Our efforts to achieve universal primary education are on course.  

We have done well on gender equality and the empowerment of women.

But that is not enough for us to ululate with joy.

More still needs to be done.

That is why on my return home I will have very serious talks with all ministers responsible for those areas that are lagging behind.

Comrades, prepare yourselves for a major shake-up.

Those who busy themselves with attending meetings held at “unholy” hours to plot my ouster instead of improving the lives of our people will be booted out.

Comrades, this is not a threat but a promise.

Those persistent rumours that you have heard about an imminent cabinet reshuffle are just about to become a reality: indolent ministers will soon pack their bags and go.

I have heard that after catching wind of their looming exit some ministers are already spreading rumours that their exclusion from the government will spell doom for the ruling party.

Such delusional predictions and fearmongering is coming from ministers who have neither a political constituency nor the mental stamina to mastermind the demise of our movement.

Many of these comrades conveniently forget that they are in government because of my benevolence and nothing else.

It is I who appoints and disappoints.

I must however admit that perhaps the reason why some of these people have, of late, started wagging their long tails is because I have allowed their indolence and nefarious activities to go unchecked for too long.

High on the fame and power that comes with big government jobs that I dished to them, some are starting to think that their positions are a birthright.

So big have their egos grown that they now think that they can succeed me through the backdoor.

Women and men who I pulled out of the misery of oblivion and dungeons of poverty now have the audacity to plan my demise and that of the movement.

But, comrades of the movement, you can be assured that these people will not succeed.

They will be jobless before they know it.

Before the cock crows thrice they will be back to their very humble beginnings.

Watch this space: these mafikizolos are just about to meet their waterloo. 

 Yours

 ME

A log in your eye

That Public Accounts Committee is at it again.

This time this committee, made up of some opposition big shots, has issued some old report alleging that my office overshot its budget by millions some four or five years ago.

They say my office overspent by M8 million in the 2004/5 fiscal year.

They allege that my office overshot its 2005/6 budget allocation by M6 million.

The timing of that scandalous report was sinister, to say the least.

They know that because I am away in the United States I would not be able to defend myself on national television.

That money, by the way, was spent on a poverty reduction programme which, ironically, is one of the MDGs that we are discussing here in New York.

Some of it was used to run my office.

Did they want my motorcade to run on water?

It’s also ironic that Tom Thabane, one of the committee members, actually led two government ministries that the report alleges to have either mismanaged their funds or botched financial regulations.

In the 2004/5 fiscal year he was the home affairs minister and, boy, what a mess he left in that ministry.

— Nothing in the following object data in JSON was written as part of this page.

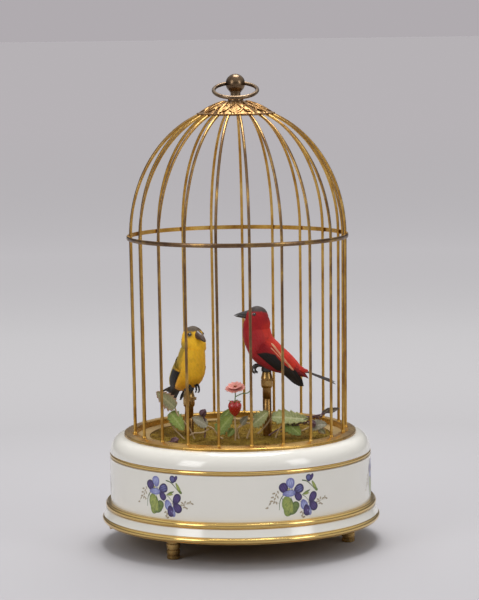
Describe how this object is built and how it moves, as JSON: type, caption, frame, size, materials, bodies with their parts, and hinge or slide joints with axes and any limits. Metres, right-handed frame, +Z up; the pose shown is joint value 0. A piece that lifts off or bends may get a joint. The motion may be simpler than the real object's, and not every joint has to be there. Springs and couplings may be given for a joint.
{
  "type": "singing bird cage automaton",
  "caption": "Domed wire bird cage on a round painted base, with feathered birds that turn and sing by a wound movement in the base.",
  "frame": {"origin": "centre of the base at the bottom of the feet", "axes": "+Z up along the cage's axis, -Y towards the front that the picture shows, +X to its right"},
  "size_m": [0.166, 0.1658, 0.2784],
  "materials": {
    "white_lacquer": "gloss",
    "gilt": "polished",
    "cage_brass": "satin",
    "base_brass": "satin",
    "floor_paint": "satin",
    "moss": "flocked",
    "leaf_green": "matt",
    "berry_red": "satin",
    "petal_pink": "matt",
    "red_feather": "feather",
    "yellow_feather": "feather",
    "black_feather": "feather",
    "dark_horn": "satin",
    "black_metal": "satin",
    "steel": "satin",
    "movement_brass": "satin",
    "bellows_board_wood": "satin",
    "bellows_skin": "matt"
  },
  "bodies": {
    "case": {"base_shell": "white_lacquer", "upper_moulding": "gilt", "middle_moulding": "gilt", "lower_moulding": "gilt", "bottom_plate": "base_brass", "bottom_screws": "base_brass", "feet": "base_brass", "floor_plate": "floor_paint", "moss_mat": "moss", "gallery_ring": "gilt", "cage_wires": "cage_brass", "shoulder_band": "cage_brass", "crown_cap": "gilt", "crown_clamp": "cage_brass", "finial": "gilt", "leaves": "leaf_green", "vine_stems": "leaf_green", "strawberry": "berry_red", "blossom": "petal_pink", "red_post": "cage_brass", "yellow_post": "cage_brass", "red_body": "red_feather", "yellow_body": "yellow_feather", "red_wings": "black_feather", "yellow_wings": "black_feather", "red_feet": "black_metal", "yellow_feet": "black_metal", "lower_movement_plate": "movement_brass", "upper_movement_plate": "movement_brass", "movement_pillars": "movement_brass", "lever_cocks": "movement_brass", "bellows_base": "bellows_board_wood", "bellows_leather": "bellows_skin", "whistle_tube": "movement_brass"},
    "hanger": {"suspension_ring": "cage_brass"},
    "winding": {"winding_arbor": "steel", "winding_key": "base_brass"},
    "barrel": {"mainspring_barrel": "movement_brass"},
    "click": {"click": "steel"},
    "centre_train": {"centre_wheel": "movement_brass", "cam_stack": "movement_brass"},
    "third_train": {"third_wheel": "movement_brass"},
    "fly": {"governor_fly": "movement_brass"},
    "turning": {"turn_lever": "steel"},
    "singing": {"song_lever": "steel"},
    "bellows": {"bellows_board": "bellows_board_wood"},
    "piston": {"whistle_piston": "steel"},
    "starting": {"start_lever": "base_brass"},
    "red_head_turning": {"red_head": "red_feather", "red_upper_beak": "dark_horn", "red_spindle": "steel"},
    "red_jaw": {"red_lower_beak": "dark_horn"},
    "red_tail_rocking": {"red_tail": "black_feather"},
    "red_wire": {"red_pull_wire": "steel"},
    "yellow_head_turning": {"yellow_head": "yellow_feather", "yellow_upper_beak": "dark_horn", "yellow_spindle": "steel"},
    "yellow_jaw": {"yellow_lower_beak": "dark_horn"},
    "yellow_tail_rocking": {"yellow_tail": "black_feather"},
    "yellow_wire": {"yellow_pull_wire": "steel"}
  },
  "joints": [
    {"name": "hanger_swing", "type": "hinge", "parent": "case", "child": "hanger", "pos_m": [0, 0, 0.27307], "axis": [-1, 0, 0], "range_deg": [-15, 225]},
    {"name": "winding_turn", "type": "hinge", "parent": "case", "child": "winding", "pos_m": [0.018, 0.02, 0.016], "axis": [0, 0, 1], "continuous": true},
    {"name": "barrel_spin", "type": "hinge", "parent": "case", "child": "barrel", "pos_m": [0.018, 0.02, 0.025], "axis": [0, 0, 1], "continuous": true},
    {"name": "centre_spin", "type": "hinge", "parent": "case", "child": "centre_train", "pos_m": [-0.005, 0.0298, 0.025], "axis": [0, 0, 1], "continuous": true},
    {"name": "third_spin", "type": "hinge", "parent": "case", "child": "third_train", "pos_m": [-0.0225, 0.0298, 0.035], "axis": [0, 0, 1], "continuous": true},
    {"name": "fly_spin", "type": "hinge", "parent": "case", "child": "fly", "pos_m": [-0.0297, 0.0202, 0.03], "axis": [0, 0, 1], "continuous": true},
    {"name": "click_rock", "type": "hinge", "parent": "case", "child": "click", "pos_m": [0.017, 0.0293, 0.017], "axis": [0, 0, 1], "range_deg": [0, 15], "stiffness_Nm_per_rad": 0.0004, "springref_deg": -11.46},
    {"name": "turn_rock", "type": "hinge", "parent": "case", "child": "turning", "pos_m": [-0.007, 0.0008, 0.0508], "axis": [0, 0, 1], "range_deg": [-6.57, 6.57]},
    {"name": "song_rock", "type": "hinge", "parent": "case", "child": "singing", "pos_m": [-0.00552, 0.01271, 0.0485], "axis": [-0.9923, 0.1235, 0], "range_deg": [0, 12], "stiffness_Nm_per_rad": 0.0008, "springref_deg": -17.19},
    {"name": "bellows_hinge", "type": "hinge", "parent": "case", "child": "bellows", "pos_m": [-0.045, -0.022, 0.0241], "axis": [0, -1, 0], "range_deg": [0, 9], "deforming": ["bellows_leather"]},
    {"name": "piston_slide", "type": "slide", "parent": "case", "child": "piston", "axis": [1, 0, 0], "range_m": [-0.01, 0.003]},
    {"name": "start_swing", "type": "hinge", "parent": "case", "child": "starting", "pos_m": [-0.05926, -0.00939, 0.012], "axis": [0, 0, 1], "range_deg": [0, 24]},
    {"name": "red_head_turn", "type": "hinge", "parent": "case", "child": "red_head_turning", "pos_m": [0.0163, -0.0021, 0.1278], "axis": [0, 0, 1], "range_deg": [-20, 20]},
    {"name": "red_beak", "type": "hinge", "parent": "red_head_turning", "child": "red_jaw", "pos_m": [0.0063, -0.0021, 0.1334], "axis": [0, -1, 0], "range_deg": [0, 15]},
    {"name": "red_tail_dip", "type": "hinge", "parent": "case", "child": "red_tail_rocking", "pos_m": [0.0328, -0.0021, 0.1068], "axis": [0, 1, 0], "range_deg": [0, 9]},
    {"name": "red_wire_pull", "type": "slide", "parent": "case", "child": "red_wire", "axis": [0, 0, 1], "range_m": [0, 0.0025]},
    {"name": "yellow_head_turn", "type": "hinge", "parent": "case", "child": "yellow_head_turning", "pos_m": [-0.0303, 0.0037, 0.1162], "axis": [0, 0, 1], "range_deg": [-20, 20]},
    {"name": "yellow_beak", "type": "hinge", "parent": "yellow_head_turning", "child": "yellow_jaw", "pos_m": [-0.02442, -0.00439, 0.1218], "axis": [0.809, 0.5878, 0], "range_deg": [0, 15]},
    {"name": "yellow_tail_dip", "type": "hinge", "parent": "case", "child": "yellow_tail_rocking", "pos_m": [-0.03701, 0.01877, 0.0952], "axis": [-0.9135, -0.4067, 0], "range_deg": [0, 9]},
    {"name": "yellow_wire_pull", "type": "slide", "parent": "case", "child": "yellow_wire", "axis": [0, 0, 1], "range_m": [0, 0.0025]}
  ],
  "couplings": [
    {"joint": "centre_spin", "follows": "barrel_spin", "ratio": -4},
    {"joint": "third_spin", "follows": "barrel_spin", "ratio": 16},
    {"joint": "fly_spin", "follows": "barrel_spin", "ratio": -64},
    {"joint": "red_head_turn", "follows": "turn_rock", "ratio": -3.044},
    {"joint": "red_beak", "follows": "song_rock", "ratio": 1.25},
    {"joint": "red_tail_dip", "follows": "song_rock", "ratio": 0.75},
    {"joint": "red_wire_pull", "follows": "song_rock", "m_per_rad": 0.011937},
    {"joint": "yellow_head_turn", "follows": "turn_rock", "ratio": -3.044},
    {"joint": "yellow_beak", "follows": "song_rock", "ratio": 1.25},
    {"joint": "yellow_tail_dip", "follows": "song_rock", "ratio": 0.75},
    {"joint": "yellow_wire_pull", "follows": "song_rock", "m_per_rad": 0.011937}
  ]
}
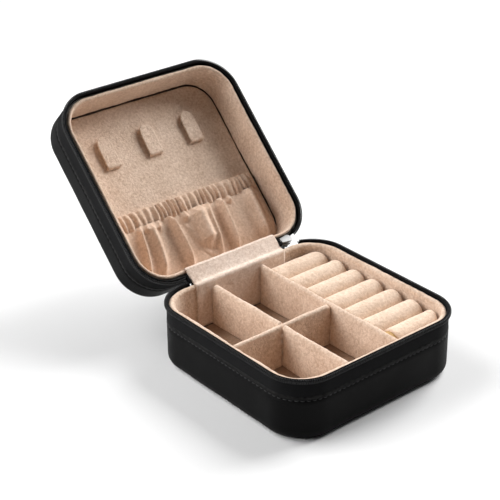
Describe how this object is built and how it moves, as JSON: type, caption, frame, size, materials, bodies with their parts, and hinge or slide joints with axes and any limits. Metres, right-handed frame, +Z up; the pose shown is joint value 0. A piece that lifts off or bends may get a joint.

The communication ministry he ran just before he sold out actually sat on more than M1.5 million that it had been allocated for serious projects.

Hanging on a cliff

I would like to thank our young comrades for the splendid job they did in cleaning up the rogue elements in the youth league last month.

That victory was a wake-up call for some senior national executive members who thought that they could use our youth league to further their political ambitions.

They wanted to use our political crèche to foment unrest within our party.

These are the same people who influenced the interim youth league leaders to write some ghost letters to my office. 

They went on a smear campaign against some of their rivals in the party.

Thank God, your vote last month brought them down to Mother Earth with a thud.

Their political ambitions have been mortally wounded.

As I write these notes (from America, of course), they are already licking their gushing wounds.

Those national executive members are now hanging on the cliff with their finger tips.

Soon they will be begging for mercy.

How wonderful this game called politics is!